*DATASET EXTRACT*.
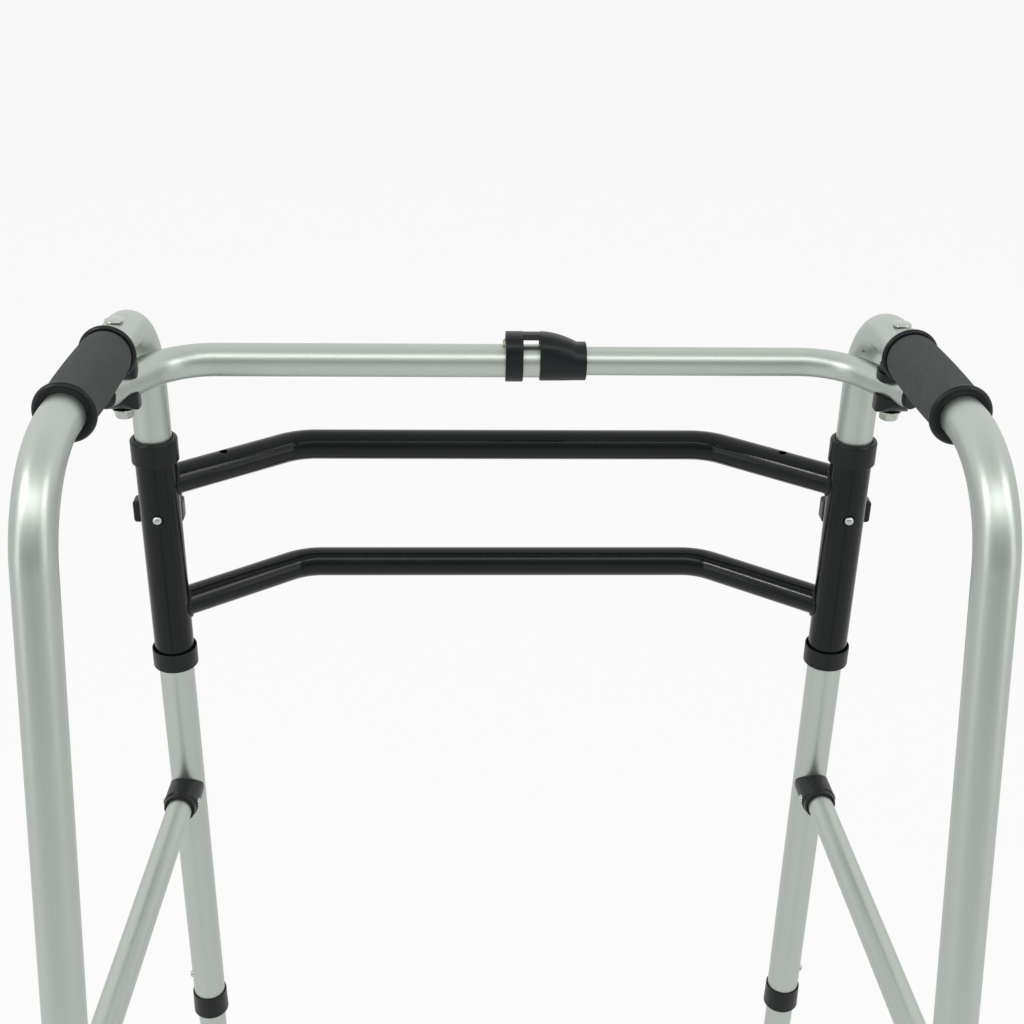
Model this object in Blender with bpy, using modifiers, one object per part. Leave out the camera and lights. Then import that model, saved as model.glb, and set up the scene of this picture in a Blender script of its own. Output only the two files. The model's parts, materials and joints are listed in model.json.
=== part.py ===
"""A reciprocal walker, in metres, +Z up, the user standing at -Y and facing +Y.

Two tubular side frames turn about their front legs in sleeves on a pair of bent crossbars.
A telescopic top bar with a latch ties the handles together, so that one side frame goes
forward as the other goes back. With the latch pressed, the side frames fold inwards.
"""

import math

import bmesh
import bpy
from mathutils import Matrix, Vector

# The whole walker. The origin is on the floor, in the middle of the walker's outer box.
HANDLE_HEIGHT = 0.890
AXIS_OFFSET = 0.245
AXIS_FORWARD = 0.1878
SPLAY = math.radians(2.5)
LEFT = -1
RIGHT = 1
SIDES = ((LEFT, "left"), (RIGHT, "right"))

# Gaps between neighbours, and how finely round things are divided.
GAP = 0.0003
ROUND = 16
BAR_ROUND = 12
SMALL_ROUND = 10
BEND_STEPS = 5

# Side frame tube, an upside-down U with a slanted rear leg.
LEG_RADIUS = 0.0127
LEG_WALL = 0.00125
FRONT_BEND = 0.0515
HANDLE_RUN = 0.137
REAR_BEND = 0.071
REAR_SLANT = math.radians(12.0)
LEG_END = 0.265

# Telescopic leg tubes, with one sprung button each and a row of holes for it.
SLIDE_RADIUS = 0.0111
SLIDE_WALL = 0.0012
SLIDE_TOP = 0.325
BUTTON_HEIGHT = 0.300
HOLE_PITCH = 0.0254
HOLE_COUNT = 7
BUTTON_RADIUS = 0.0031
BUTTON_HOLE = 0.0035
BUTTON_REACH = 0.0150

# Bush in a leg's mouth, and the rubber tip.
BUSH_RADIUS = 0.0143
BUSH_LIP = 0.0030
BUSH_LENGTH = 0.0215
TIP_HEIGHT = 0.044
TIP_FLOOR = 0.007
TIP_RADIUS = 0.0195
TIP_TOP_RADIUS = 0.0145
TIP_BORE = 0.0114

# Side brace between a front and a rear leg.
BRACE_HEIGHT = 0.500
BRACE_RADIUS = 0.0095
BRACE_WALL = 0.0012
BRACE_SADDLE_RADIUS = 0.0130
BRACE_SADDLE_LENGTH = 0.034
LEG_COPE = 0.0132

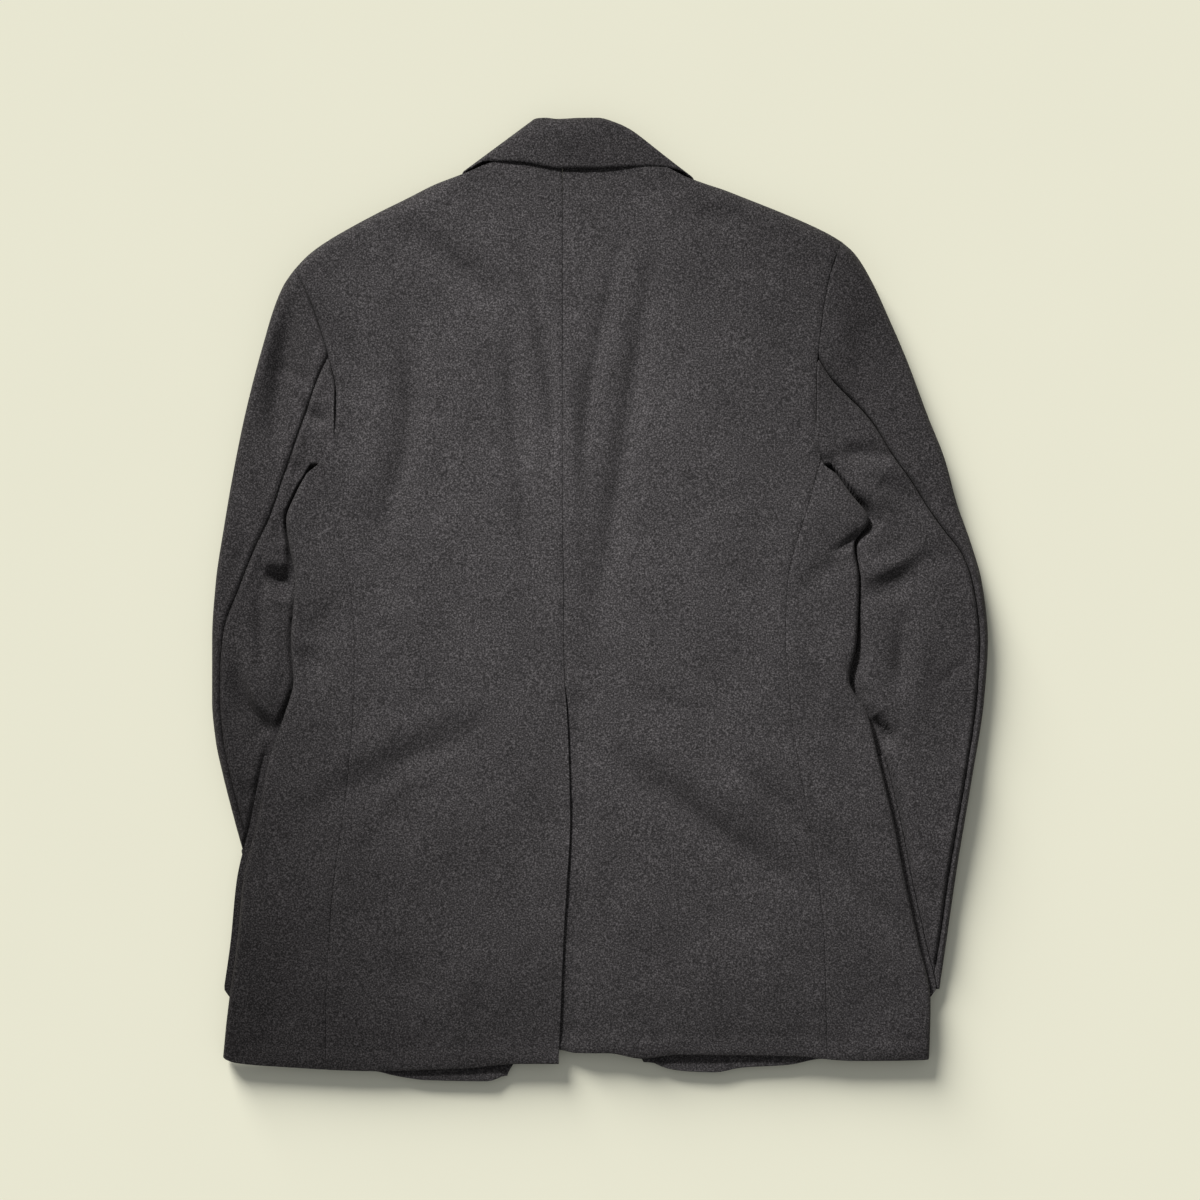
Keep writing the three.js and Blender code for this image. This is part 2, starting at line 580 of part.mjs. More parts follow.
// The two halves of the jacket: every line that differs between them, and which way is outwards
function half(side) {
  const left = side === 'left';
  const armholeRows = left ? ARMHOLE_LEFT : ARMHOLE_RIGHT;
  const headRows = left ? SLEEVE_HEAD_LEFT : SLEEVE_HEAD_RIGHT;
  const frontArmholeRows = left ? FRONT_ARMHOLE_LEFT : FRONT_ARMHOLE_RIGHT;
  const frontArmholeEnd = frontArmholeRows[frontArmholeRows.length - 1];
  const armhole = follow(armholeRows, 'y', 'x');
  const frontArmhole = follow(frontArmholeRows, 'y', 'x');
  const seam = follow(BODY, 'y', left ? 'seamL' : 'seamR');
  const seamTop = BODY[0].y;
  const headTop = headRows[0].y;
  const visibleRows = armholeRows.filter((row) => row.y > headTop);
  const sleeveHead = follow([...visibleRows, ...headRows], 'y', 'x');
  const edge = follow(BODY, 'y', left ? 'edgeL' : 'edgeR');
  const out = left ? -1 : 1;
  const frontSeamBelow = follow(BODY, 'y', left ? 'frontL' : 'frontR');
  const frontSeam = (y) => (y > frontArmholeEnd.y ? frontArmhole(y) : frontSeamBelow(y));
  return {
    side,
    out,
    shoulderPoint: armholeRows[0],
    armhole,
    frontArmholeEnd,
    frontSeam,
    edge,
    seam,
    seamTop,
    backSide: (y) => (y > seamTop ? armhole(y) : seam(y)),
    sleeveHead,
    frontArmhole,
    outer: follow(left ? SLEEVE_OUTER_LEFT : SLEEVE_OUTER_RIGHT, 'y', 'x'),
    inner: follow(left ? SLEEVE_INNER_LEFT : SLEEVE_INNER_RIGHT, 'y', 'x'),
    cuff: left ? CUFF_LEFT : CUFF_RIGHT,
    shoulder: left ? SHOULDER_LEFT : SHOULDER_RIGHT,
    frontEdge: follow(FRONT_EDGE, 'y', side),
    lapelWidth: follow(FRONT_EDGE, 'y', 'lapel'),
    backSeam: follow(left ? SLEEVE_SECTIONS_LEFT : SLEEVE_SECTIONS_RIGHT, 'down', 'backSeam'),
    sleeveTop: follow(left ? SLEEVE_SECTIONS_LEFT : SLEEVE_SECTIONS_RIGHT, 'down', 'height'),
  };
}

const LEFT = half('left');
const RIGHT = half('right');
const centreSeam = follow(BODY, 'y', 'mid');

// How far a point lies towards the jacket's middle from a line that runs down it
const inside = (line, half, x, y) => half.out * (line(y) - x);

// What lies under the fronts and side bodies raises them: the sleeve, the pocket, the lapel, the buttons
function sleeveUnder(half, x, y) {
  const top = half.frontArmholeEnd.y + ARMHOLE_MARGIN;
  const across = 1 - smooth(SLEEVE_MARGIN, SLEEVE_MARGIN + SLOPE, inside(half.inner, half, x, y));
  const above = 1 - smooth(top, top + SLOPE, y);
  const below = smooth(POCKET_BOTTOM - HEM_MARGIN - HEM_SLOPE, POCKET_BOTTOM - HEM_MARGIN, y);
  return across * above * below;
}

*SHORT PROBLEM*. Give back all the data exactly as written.

*THE REPLY*.
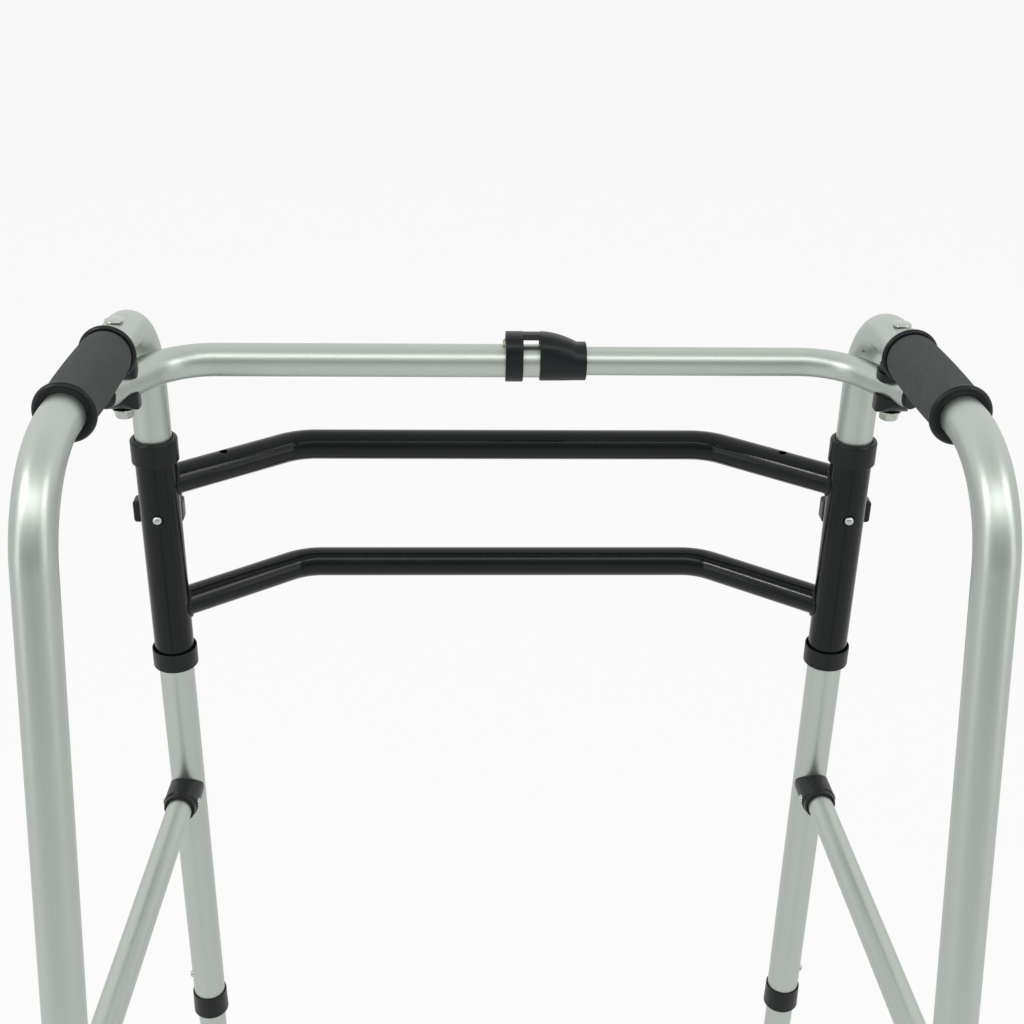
Model this object in Blender with bpy, using modifiers, one object per part. Leave out the camera and lights. Then import that model, saved as model.glb, and set up the scene of this picture in a Blender script of its own. Output only the two files. The model's parts, materials and joints are listed in model.json.
=== part.py ===
"""A reciprocal walker, in metres, +Z up, the user standing at -Y and facing +Y.

Two tubular side frames turn about their front legs in sleeves on a pair of bent crossbars.
A telescopic top bar with a latch ties the handles together, so that one side frame goes
forward as the other goes back. With the latch pressed, the side frames fold inwards.
"""

import math

import bmesh
import bpy
from mathutils import Matrix, Vector

# The whole walker. The origin is on the floor, in the middle of the walker's outer box.
HANDLE_HEIGHT = 0.890
AXIS_OFFSET = 0.245
AXIS_FORWARD = 0.1878
SPLAY = math.radians(2.5)
LEFT = -1
RIGHT = 1
SIDES = ((LEFT, "left"), (RIGHT, "right"))

# Gaps between neighbours, and how finely round things are divided.
GAP = 0.0003
ROUND = 16
BAR_ROUND = 12
SMALL_ROUND = 10
BEND_STEPS = 5

# Side frame tube, an upside-down U with a slanted rear leg.
LEG_RADIUS = 0.0127
LEG_WALL = 0.00125
FRONT_BEND = 0.0515
HANDLE_RUN = 0.137
REAR_BEND = 0.071
REAR_SLANT = math.radians(12.0)
LEG_END = 0.265

# Telescopic leg tubes, with one sprung button each and a row of holes for it.
SLIDE_RADIUS = 0.0111
SLIDE_WALL = 0.0012
SLIDE_TOP = 0.325
BUTTON_HEIGHT = 0.300
HOLE_PITCH = 0.0254
HOLE_COUNT = 7
BUTTON_RADIUS = 0.0031
BUTTON_HOLE = 0.0035
BUTTON_REACH = 0.0150

# Bush in a leg's mouth, and the rubber tip.
BUSH_RADIUS = 0.0143
BUSH_LIP = 0.0030
BUSH_LENGTH = 0.0215
TIP_HEIGHT = 0.044
TIP_FLOOR = 0.007
TIP_RADIUS = 0.0195
TIP_TOP_RADIUS = 0.0145
TIP_BORE = 0.0114

# Side brace between a front and a rear leg.
BRACE_HEIGHT = 0.500
BRACE_RADIUS = 0.0095
BRACE_WALL = 0.0012
BRACE_SADDLE_RADIUS = 0.0130
BRACE_SADDLE_LENGTH = 0.034
LEG_COPE = 0.0132

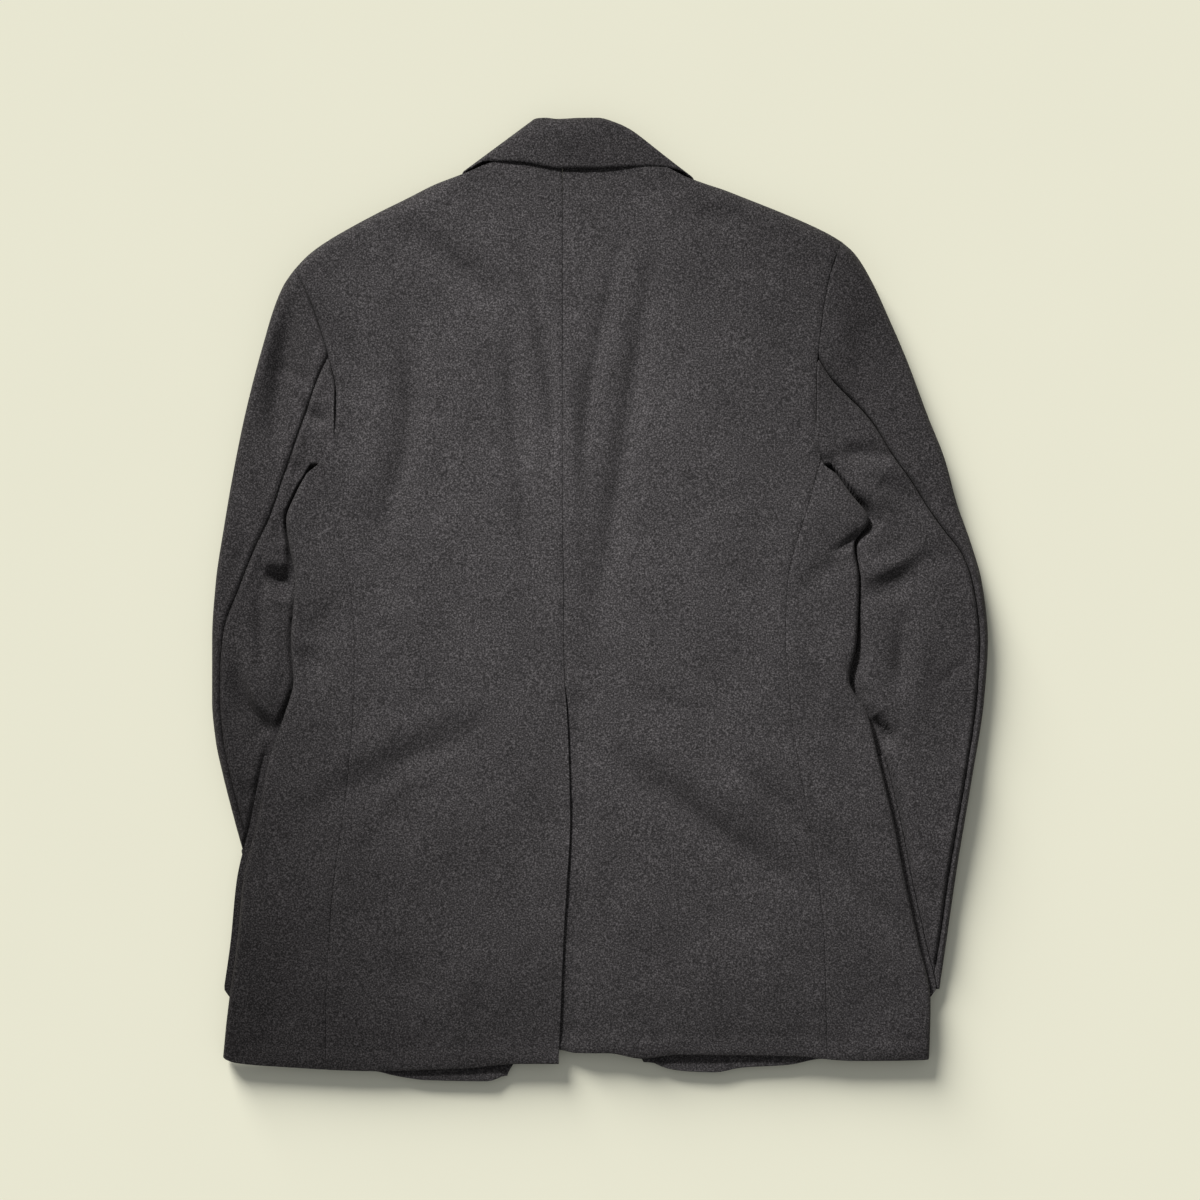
Keep writing the three.js and Blender code for this image. This is part 2, starting at line 580 of part.mjs. More parts follow.
// The two halves of the jacket: every line that differs between them, and which way is outwards
function half(side) {
  const left = side === 'left';
  const armholeRows = left ? ARMHOLE_LEFT : ARMHOLE_RIGHT;
  const headRows = left ? SLEEVE_HEAD_LEFT : SLEEVE_HEAD_RIGHT;
  const frontArmholeRows = left ? FRONT_ARMHOLE_LEFT : FRONT_ARMHOLE_RIGHT;
  const frontArmholeEnd = frontArmholeRows[frontArmholeRows.length - 1];
  const armhole = follow(armholeRows, 'y', 'x');
  const frontArmhole = follow(frontArmholeRows, 'y', 'x');
  const seam = follow(BODY, 'y', left ? 'seamL' : 'seamR');
  const seamTop = BODY[0].y;
  const headTop = headRows[0].y;
  const visibleRows = armholeRows.filter((row) => row.y > headTop);
  const sleeveHead = follow([...visibleRows, ...headRows], 'y', 'x');
  const edge = follow(BODY, 'y', left ? 'edgeL' : 'edgeR');
  const out = left ? -1 : 1;
  const frontSeamBelow = follow(BODY, 'y', left ? 'frontL' : 'frontR');
  const frontSeam = (y) => (y > frontArmholeEnd.y ? frontArmhole(y) : frontSeamBelow(y));
  return {
    side,
    out,
    shoulderPoint: armholeRows[0],
    armhole,
    frontArmholeEnd,
    frontSeam,
    edge,
    seam,
    seamTop,
    backSide: (y) => (y > seamTop ? armhole(y) : seam(y)),
    sleeveHead,
    frontArmhole,
    outer: follow(left ? SLEEVE_OUTER_LEFT : SLEEVE_OUTER_RIGHT, 'y', 'x'),
    inner: follow(left ? SLEEVE_INNER_LEFT : SLEEVE_INNER_RIGHT, 'y', 'x'),
    cuff: left ? CUFF_LEFT : CUFF_RIGHT,
    shoulder: left ? SHOULDER_LEFT : SHOULDER_RIGHT,
    frontEdge: follow(FRONT_EDGE, 'y', side),
    lapelWidth: follow(FRONT_EDGE, 'y', 'lapel'),
    backSeam: follow(left ? SLEEVE_SECTIONS_LEFT : SLEEVE_SECTIONS_RIGHT, 'down', 'backSeam'),
    sleeveTop: follow(left ? SLEEVE_SECTIONS_LEFT : SLEEVE_SECTIONS_RIGHT, 'down', 'height'),
  };
}

const LEFT = half('left');
const RIGHT = half('right');
const centreSeam = follow(BODY, 'y', 'mid');

// How far a point lies towards the jacket's middle from a line that runs down it
const inside = (line, half, x, y) => half.out * (line(y) - x);

// What lies under the fronts and side bodies raises them: the sleeve, the pocket, the lapel, the buttons
function sleeveUnder(half, x, y) {
  const top = half.frontArmholeEnd.y + ARMHOLE_MARGIN;
  const across = 1 - smooth(SLEEVE_MARGIN, SLEEVE_MARGIN + SLOPE, inside(half.inner, half, x, y));
  const above = 1 - smooth(top, top + SLOPE, y);
  const below = smooth(POCKET_BOTTOM - HEM_MARGIN - HEM_SLOPE, POCKET_BOTTOM - HEM_MARGIN, y);
  return across * above * below;
}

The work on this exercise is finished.